Several people asked me this weekend if I knew Don Imus, the Radio Hall Of Famer who died Friday at 79.

In the mid-1980s, we both did morning shows for NBC Radio — Imus on the AM, me on the FM — but, despite both having offices on the second floor of 30 Rock, we never crossed paths. And yet, I knew him, because I’d heard him on the air for years.

When I was in high school in the early 1970s, there were three radio personalities my friends and I listened to daily. One was Jean Shepherd, whose WOR show was a nightly course in the art of brilliant storytelling. In the afternoon, there was WABC’s Dan Ingram, the greatest Top 40 disc jockey of all time, who I eulogized here when he died last year. In the morning, there was Don Imus on WNBC.

At the time, Imus was a DJ, too, but he wove in characters and bits the likes of which we’d never heard before. He was assisted by Charles McCord, the newsman who’d been randomly assigned to his show when NBC hired Imus from WGAR/Cleveland. McCord became not just the news guy, but also the straight man/second banana who also wrote many of the comedy bits and served as the voice of reason, often challenging or pulling Imus back from the brink when he was toeing the outrageousness line.
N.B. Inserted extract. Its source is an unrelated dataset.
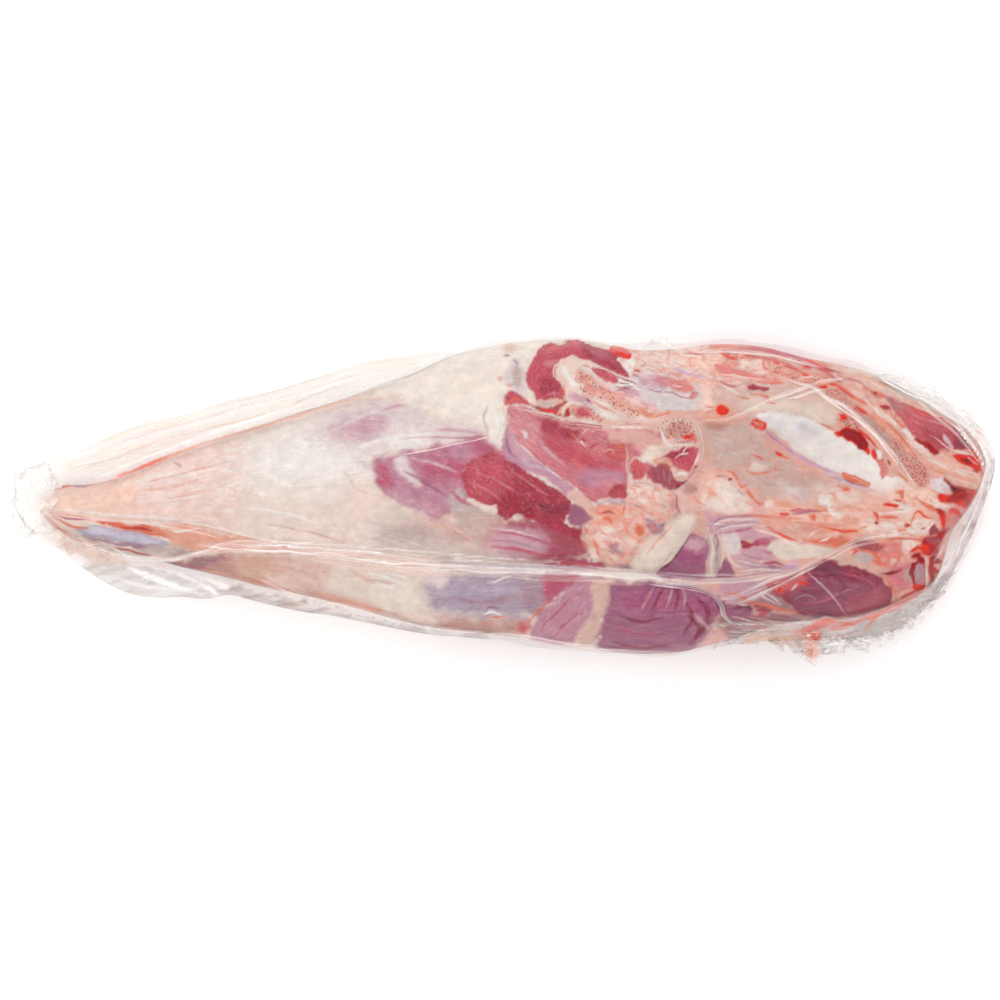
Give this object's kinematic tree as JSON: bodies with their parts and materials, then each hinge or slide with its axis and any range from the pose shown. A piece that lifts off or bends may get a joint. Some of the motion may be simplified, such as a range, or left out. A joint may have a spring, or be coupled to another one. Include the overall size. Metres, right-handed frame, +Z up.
{
  "type": "raw goat leg",
  "caption": "Raw bone-in goat hind leg with the rump on, sawn inner face up, sealed tight in a clear creased film bag gathered at the hock end.",
  "frame": {"origin": "on the surface it lies on, under the middle of the bounding box", "axes": "+X from the gathered hock end to the sawn rump end; +Z up, out of the sawn inner face; +Y towards the side of the aitch bone and backbone"},
  "size_m": [0.496, 0.1598, 0.0842],
  "materials": {
    "meat": "wet raw meat, fat and bone",
    "film": "clear creased plastic film"
  },
  "bodies": {
    "root": {"bagged_leg": "meat"}
  },
  "joints": []
}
Their chemistry on “Imus In The Morning” served as a model for lots of morning radio personalities who followed (many of whom adopted the “…In The Morning” moniker — including me).
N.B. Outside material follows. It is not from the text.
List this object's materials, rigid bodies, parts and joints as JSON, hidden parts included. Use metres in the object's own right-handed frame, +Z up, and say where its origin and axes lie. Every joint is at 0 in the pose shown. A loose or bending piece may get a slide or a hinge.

As the years went by, Imus struggled with booze and drugs, and his on-air temperament changed. Eventually the happy, funny disc jockey morphed into the cranky on-air curmudgeon, the aging white guy who was no longer on the leading edge of risky radio — particularly once Howard Stern came to town, first in afternoons on WNBC and then as direct competition to Imus on WXRK. By the time Imus worked under new management at WFAN, he’d turned much more political and opened his studio to guests like Tim Russert, Dan Rather, and Mike Lupica, who made regular appearances, as did newsmakers and lawmakers from both parties. Imus bantered with them intelligently but often bared his teeth and targeted them for verbal abuse, which soon became a greater part of the act.

I’ve never been a fan of name-calling and cheap shots, regardless of the recipient. While powerful, public figures may have been worthy of Imus’ occasional ire, I hated it when he punched down, making fun of people who didn’t deserve it at all (e.g. the Rutgers’ women basketball team). Too often, those attacks were laced with racist, homophobic, and misogynistic comments. I don’t know whether Imus was purposely upping the ante to try to win back the shock jock crown or if his conservative cantankerousness was a factor of his age, but it was off-putting to me and many others.
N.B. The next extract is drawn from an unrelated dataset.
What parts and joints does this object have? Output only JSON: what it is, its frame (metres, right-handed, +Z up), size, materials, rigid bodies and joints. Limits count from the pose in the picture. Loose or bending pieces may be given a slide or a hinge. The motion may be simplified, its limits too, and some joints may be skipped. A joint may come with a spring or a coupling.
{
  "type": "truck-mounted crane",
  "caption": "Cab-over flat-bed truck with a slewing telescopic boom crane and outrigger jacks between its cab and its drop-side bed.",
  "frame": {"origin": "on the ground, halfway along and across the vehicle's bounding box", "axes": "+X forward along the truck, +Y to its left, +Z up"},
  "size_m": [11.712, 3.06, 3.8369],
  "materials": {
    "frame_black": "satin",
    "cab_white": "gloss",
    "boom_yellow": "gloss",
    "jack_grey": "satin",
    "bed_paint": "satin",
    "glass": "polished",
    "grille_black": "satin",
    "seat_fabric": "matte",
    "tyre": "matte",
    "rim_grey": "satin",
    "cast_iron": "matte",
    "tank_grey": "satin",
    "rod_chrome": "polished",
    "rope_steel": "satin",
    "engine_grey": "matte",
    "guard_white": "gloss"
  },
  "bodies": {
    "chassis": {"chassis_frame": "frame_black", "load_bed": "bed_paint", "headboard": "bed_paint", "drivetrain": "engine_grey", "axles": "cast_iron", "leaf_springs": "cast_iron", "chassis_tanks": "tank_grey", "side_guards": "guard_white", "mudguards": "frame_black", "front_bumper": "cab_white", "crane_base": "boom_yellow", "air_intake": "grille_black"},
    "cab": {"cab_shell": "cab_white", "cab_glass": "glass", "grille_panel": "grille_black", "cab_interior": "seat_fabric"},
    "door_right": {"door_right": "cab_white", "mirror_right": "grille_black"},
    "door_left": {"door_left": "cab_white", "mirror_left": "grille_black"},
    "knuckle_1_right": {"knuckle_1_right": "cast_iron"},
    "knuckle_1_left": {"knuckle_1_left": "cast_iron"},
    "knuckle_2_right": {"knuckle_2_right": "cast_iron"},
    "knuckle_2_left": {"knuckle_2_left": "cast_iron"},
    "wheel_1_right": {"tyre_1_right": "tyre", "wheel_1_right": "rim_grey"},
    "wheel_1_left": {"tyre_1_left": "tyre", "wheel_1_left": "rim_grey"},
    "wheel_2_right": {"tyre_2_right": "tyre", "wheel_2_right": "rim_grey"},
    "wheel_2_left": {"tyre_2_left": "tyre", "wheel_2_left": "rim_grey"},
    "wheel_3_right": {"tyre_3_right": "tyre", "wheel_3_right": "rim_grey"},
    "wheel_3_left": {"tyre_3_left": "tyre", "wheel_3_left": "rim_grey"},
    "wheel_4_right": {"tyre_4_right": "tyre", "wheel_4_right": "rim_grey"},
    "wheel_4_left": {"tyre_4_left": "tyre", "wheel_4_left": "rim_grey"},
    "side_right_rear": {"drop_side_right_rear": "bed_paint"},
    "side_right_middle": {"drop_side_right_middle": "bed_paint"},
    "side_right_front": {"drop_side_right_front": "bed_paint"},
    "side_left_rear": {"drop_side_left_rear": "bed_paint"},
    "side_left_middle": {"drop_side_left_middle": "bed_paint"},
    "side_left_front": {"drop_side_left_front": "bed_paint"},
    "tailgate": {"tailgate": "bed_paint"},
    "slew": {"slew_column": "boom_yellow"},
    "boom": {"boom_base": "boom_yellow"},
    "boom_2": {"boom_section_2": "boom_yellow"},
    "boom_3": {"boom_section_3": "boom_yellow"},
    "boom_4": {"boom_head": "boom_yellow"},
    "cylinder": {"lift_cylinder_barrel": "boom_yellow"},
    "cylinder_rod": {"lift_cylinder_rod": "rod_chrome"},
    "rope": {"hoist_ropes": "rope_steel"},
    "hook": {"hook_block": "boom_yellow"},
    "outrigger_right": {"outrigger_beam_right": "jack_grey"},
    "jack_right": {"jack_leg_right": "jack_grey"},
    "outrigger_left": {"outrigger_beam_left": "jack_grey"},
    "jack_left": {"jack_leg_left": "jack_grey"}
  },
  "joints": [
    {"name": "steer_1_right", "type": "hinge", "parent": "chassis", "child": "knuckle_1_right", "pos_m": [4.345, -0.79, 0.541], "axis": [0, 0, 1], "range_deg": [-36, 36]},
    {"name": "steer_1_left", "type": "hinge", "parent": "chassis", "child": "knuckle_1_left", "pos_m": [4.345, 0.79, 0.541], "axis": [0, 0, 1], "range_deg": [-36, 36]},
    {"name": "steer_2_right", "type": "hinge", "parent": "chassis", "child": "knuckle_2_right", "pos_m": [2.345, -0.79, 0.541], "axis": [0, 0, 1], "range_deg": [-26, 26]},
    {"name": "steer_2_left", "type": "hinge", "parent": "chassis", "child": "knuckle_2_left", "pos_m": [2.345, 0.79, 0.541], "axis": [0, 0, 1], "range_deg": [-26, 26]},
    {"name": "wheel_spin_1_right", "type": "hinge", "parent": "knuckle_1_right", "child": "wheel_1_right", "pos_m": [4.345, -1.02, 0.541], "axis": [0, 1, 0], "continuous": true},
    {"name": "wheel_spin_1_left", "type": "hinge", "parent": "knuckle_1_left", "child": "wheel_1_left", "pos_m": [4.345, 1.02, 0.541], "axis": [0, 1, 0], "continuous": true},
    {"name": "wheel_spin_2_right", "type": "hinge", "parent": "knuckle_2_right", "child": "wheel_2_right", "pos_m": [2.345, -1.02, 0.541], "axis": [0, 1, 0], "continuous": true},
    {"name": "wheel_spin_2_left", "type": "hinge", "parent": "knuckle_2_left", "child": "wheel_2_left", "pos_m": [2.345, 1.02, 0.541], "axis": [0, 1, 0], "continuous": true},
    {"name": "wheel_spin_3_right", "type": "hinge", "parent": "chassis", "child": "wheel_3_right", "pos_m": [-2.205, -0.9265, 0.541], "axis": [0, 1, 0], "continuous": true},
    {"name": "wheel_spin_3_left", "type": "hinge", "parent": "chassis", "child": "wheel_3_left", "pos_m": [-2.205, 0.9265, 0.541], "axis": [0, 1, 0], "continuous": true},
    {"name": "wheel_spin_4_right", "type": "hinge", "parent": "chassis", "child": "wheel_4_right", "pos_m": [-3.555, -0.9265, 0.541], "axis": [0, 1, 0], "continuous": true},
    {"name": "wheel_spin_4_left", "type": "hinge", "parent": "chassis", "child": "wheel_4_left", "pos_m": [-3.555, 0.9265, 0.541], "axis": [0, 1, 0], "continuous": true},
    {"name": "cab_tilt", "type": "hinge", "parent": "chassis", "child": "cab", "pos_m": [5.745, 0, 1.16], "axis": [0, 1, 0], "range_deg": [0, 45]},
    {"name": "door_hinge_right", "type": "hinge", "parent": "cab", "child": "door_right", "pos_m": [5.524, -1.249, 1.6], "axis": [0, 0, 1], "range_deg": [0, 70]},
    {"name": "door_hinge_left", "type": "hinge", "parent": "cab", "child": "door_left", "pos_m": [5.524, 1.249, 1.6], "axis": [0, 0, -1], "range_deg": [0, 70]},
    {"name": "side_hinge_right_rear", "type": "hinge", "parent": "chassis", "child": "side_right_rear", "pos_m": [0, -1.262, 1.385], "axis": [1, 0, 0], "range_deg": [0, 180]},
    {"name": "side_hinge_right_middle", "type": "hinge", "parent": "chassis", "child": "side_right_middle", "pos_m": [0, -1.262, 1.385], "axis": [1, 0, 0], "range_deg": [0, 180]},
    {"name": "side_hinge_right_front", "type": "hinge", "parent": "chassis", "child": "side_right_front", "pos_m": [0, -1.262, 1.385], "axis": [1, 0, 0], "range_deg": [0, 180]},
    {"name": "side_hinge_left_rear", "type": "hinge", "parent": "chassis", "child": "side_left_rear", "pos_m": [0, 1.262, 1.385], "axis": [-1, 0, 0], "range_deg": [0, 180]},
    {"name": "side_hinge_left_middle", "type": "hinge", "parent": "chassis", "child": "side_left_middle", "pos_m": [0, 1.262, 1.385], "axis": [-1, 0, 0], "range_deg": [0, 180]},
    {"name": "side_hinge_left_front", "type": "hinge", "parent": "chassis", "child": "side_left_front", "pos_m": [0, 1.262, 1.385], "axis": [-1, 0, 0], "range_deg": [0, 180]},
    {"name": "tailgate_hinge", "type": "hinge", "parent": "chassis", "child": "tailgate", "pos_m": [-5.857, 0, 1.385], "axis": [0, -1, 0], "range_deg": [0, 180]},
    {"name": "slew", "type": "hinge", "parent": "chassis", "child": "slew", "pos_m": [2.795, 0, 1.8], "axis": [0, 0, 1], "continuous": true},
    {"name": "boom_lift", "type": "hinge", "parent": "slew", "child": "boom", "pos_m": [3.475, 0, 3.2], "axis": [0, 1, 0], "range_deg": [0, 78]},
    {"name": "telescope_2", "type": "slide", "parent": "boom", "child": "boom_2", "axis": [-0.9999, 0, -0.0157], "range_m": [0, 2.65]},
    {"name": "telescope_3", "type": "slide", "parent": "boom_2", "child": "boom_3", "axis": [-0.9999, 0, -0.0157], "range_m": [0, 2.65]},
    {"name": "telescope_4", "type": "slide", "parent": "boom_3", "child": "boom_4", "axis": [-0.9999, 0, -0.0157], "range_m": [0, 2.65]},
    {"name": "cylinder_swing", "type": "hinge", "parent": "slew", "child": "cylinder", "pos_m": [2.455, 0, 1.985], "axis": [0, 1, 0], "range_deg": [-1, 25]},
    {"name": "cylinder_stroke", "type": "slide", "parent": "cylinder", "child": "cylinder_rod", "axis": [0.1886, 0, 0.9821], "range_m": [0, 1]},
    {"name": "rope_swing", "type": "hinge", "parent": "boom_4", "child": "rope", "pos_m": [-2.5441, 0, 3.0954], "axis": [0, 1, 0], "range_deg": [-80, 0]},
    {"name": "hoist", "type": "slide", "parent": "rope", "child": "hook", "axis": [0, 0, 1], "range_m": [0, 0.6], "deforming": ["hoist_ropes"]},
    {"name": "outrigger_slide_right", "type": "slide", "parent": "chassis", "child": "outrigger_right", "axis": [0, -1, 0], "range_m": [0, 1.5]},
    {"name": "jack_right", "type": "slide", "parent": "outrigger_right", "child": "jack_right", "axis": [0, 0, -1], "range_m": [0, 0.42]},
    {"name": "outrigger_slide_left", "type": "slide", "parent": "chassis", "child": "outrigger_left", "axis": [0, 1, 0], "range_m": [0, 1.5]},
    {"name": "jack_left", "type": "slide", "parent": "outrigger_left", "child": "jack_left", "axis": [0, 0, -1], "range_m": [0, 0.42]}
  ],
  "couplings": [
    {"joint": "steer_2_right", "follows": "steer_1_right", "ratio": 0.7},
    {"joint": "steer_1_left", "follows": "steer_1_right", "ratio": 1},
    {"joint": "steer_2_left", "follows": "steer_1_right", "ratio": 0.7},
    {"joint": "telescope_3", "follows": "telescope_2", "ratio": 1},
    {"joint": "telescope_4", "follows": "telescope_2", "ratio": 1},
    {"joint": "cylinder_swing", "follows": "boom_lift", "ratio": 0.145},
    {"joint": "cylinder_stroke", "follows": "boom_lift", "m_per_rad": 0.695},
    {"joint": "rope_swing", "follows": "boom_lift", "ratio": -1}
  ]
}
I had one well-known talk-radio consultant and two local-station program directors tell me in the 1990s that one of the dirty little secrets of Imus’ radio career was that, despite being syndicated to maybe a dozen stations, he was never very popular outside the northeast. While he continued to get high enough ratings for New York’s WFAN (and later WABC) and Boston’s WEEI to sell commercials on his show for big bucks, other stations that carried his show (in markets like Washington DC, Milwaukee, and Atlanta) were never able to duplicate that success and ended up sorry they’d bothered. And though his radio show was simulcast on MSNBC and Fox Business Network, it never had huge audiences on TV, either — not to mention the period he was carried by RFD, a network virtually no one even knew was a thing.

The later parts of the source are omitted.